The required output is the exact run of lines from the line containing "function reversed(points) = [for" to the line containing "points = [vertex.co", inclusive, and nothing besides.

◆ Given information
%%
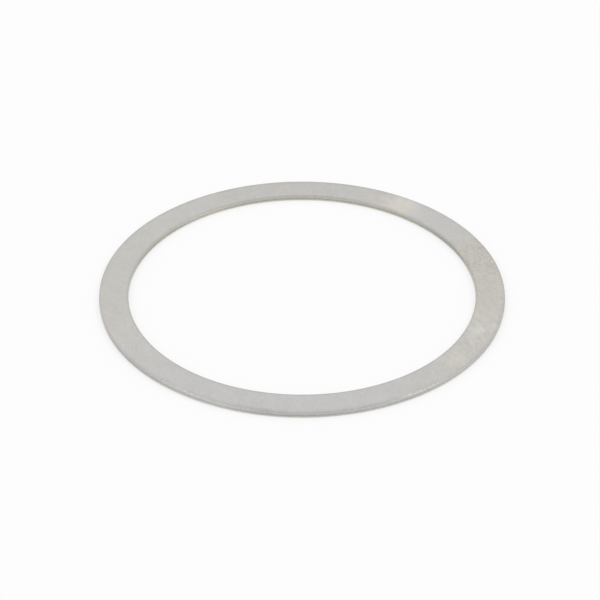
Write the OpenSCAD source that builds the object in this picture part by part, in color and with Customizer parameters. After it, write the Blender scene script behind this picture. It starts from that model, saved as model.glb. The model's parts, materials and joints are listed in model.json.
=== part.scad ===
// Adjusting shim: a thin flat ring, blanked and pierced in one stroke from steel strip.
// The ring lies on its broken side with its rolled edges up. +Z is the ring's axis,
// and the origin is the centre of its underside. All sizes are in millimetres.

/* [Ring] */
// Hole diameter, across the straight land of the hole
hole_d = 60; // [10:0.5:200]
// Width of the ring, from the land of the hole to the land of the rim
ring_w = 5; // [3:0.5:20]
// Thickness of the strip
sheet_t = 1; // [0.8:0.05:2]

/* [Rolled top edges] */
// Width of the band along the rim that the die has drawn down
rim_roll_w = 1.2; // [0.3:0.05:1.5]
// Height that the band and its corner take from the rim's wall
rim_roll_h = 0.14; // [0.11:0.01:0.2]
// Width of the band along the hole that the punch has drawn down
hole_roll_w = 0.8; // [0.3:0.05:1.2]
// Height that the band and its corner take from the hole's wall
hole_roll_h = 0.11; // [0.11:0.01:0.2]

/* [Sheared walls] */
// Height of the straight, burnished land of the rim
rim_land_h = 0.4; // [0.1:0.05:0.45]
// Height of the straight, burnished land of the hole
hole_land_h = 0.45; // [0.1:0.05:0.45]
// Distance that the broken stretch of a wall falls back from its land, set by the die clearance
break_lean = 0.08; // [0.02:0.01:0.1]

/* [Tumbling] */
// Radius that tumbling leaves on all four corners
tumbled_r = 0.06; // [0.02:0.01:0.1]

/* [Hidden] */

hole_r = hole_d / 2;
rim_r = hole_r + ring_w;

// Steps round the ring, across a rolled band and round a tumbled corner
ring_steps = 240;
band_steps = 8;
corner_steps = 5;

// One sheared edge from the top face down to the underside. The wall's land is at x = 0,
// and the steel lies on the side of negative x.
function sheared_edge(roll_w, roll_h, land_h) =
    let (
        band_r = band_radius(roll_w, roll_h),
        slope = asin((roll_w - tumbled_r) / (band_r - tumbled_r))
    )
    concat(
        arc([-roll_w, sheet_t - band_r], band_r, 90, 90 - slope, band_steps),
        arc([-tumbled_r, sheet_t - roll_h], tumbled_r, 90 - slope, 0, corner_steps),
        [[0, sheet_t - roll_h], [0, sheet_t - roll_h - land_h]],
        arc([-tumbled_r - break_lean, tumbled_r], tumbled_r, 0, -90, corner_steps),
        [[-tumbled_r - break_lean, 0]]
    );

// The band is an arc that leaves the top face level and runs into the corner's arc without a kink
function band_radius(w, h) = (w * w - 2 * w * tumbled_r + h * h) / (2 * (h - tumbled_r));

// An arc's points without the last, where the next stretch of the section starts
function arc(centre, r, from, to, steps) = [
    for (i = [0 : steps - 1])
        let (turn = from + (to - from) * i / steps)
            centre + r * [cos(turn), sin(turn)]
];

function reversed(points) = [for (i = [len(points) - 1 : -1 : 0]) points[i]];

// The section runs down the rim, in along the underside and up the wall of the hole
module ring_section() {
    rim = sheared_edge(rim_roll_w, rim_roll_h, rim_land_h);
    hole = sheared_edge(hole_roll_w, hole_roll_h, hole_land_h);
    polygon(concat(
        [for (p = rim) [rim_r + p.x, p.y]],
        [for (p = reversed(hole)) [hole_r - p.x, p.y]]
    ));
}

module shim_ring() {
    color("#c5c3be")
        rotate_extrude($fn = ring_steps)
            ring_section();
}

shim_ring();
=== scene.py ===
"""A thin steel shim ring, blanked from strip, lying on a white floor in soft light."""

import json
import math

import bpy
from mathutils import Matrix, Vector

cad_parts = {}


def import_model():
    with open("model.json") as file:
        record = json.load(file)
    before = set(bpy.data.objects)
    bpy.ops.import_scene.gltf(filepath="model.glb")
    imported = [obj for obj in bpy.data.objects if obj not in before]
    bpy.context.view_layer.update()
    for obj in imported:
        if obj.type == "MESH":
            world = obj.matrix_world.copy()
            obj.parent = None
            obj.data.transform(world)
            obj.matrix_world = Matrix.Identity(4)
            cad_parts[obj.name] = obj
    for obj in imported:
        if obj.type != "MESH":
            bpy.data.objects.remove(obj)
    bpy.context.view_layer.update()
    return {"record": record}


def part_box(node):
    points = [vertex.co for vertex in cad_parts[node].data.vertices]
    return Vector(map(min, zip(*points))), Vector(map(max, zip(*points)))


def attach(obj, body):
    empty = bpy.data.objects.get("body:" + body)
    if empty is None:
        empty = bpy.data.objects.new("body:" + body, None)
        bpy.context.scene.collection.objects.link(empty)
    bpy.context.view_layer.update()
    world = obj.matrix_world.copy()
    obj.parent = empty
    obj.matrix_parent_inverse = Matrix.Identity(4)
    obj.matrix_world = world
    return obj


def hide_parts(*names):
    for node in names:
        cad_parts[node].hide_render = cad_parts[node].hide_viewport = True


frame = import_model()

# A millimetre in the frame's metres
MM = 0.001
NODE = "shim_ring"

# Sizes that the frame states
mounts = {mount["name"]: mount for mount in frame["record"]["mounts"]}
SHEET_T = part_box(NODE)[1].z


def land_of(name):
    """The radius, top and foot of the straight land of a wall."""
    mount = mounts[name]
    half = mount["dims"]["length_mm"] * MM / 2
    middle = mount["pos_m"][2]
    return mount["dims"]["r_mm"] * MM, middle + half, middle - half


HOLE_R, HOLE_LAND_TOP, HOLE_LAND_FOOT = land_of("bore")
RIM_R, RIM_LAND_TOP, RIM_LAND_FOOT = land_of("rim")

# Sizes of the sheared edges that no mount states, as they are in the solid
RIM_ROLL_W = 1.2 * MM
HOLE_ROLL_W = 0.8 * MM
BREAK_LEAN = 0.08 * MM
TUMBLED_R = 0.06 * MM

# How finely the ring is drawn. Points within a hair of each other are merged, and an edge that turns by
# less than the soft edge is shaded smooth
QUARTER_STEPS = 400
BAND_STEPS = 7
CORNER_STEPS = 4
LAND_STEPS = 3
BREAK_STEPS = 6
FACE_STEPS = 3
HAIR = 0.001 * MM
SOFT_EDGE = math.radians(30)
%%
◆ Full solution
function reversed(points) = [for (i = [len(points) - 1 : -1 : 0]) points[i]];

// The section runs down the rim, in along the underside and up the wall of the hole
module ring_section() {
    rim = sheared_edge(rim_roll_w, rim_roll_h, rim_land_h);
    hole = sheared_edge(hole_roll_w, hole_roll_h, hole_land_h);
    polygon(concat(
        [for (p = rim) [rim_r + p.x, p.y]],
        [for (p = reversed(hole)) [hole_r - p.x, p.y]]
    ));
}

module shim_ring() {
    color("#c5c3be")
        rotate_extrude($fn = ring_steps)
            ring_section();
}

shim_ring();
=== scene.py ===
"""A thin steel shim ring, blanked from strip, lying on a white floor in soft light."""

import json
import math

import bpy
from mathutils import Matrix, Vector

cad_parts = {}


def import_model():
    with open("model.json") as file:
        record = json.load(file)
    before = set(bpy.data.objects)
    bpy.ops.import_scene.gltf(filepath="model.glb")
    imported = [obj for obj in bpy.data.objects if obj not in before]
    bpy.context.view_layer.update()
    for obj in imported:
        if obj.type == "MESH":
            world = obj.matrix_world.copy()
            obj.parent = None
            obj.data.transform(world)
            obj.matrix_world = Matrix.Identity(4)
            cad_parts[obj.name] = obj
    for obj in imported:
        if obj.type != "MESH":
            bpy.data.objects.remove(obj)
    bpy.context.view_layer.update()
    return {"record": record}


def part_box(node):
    points = [vertex.co for vertex in cad_parts[node].data.vertices]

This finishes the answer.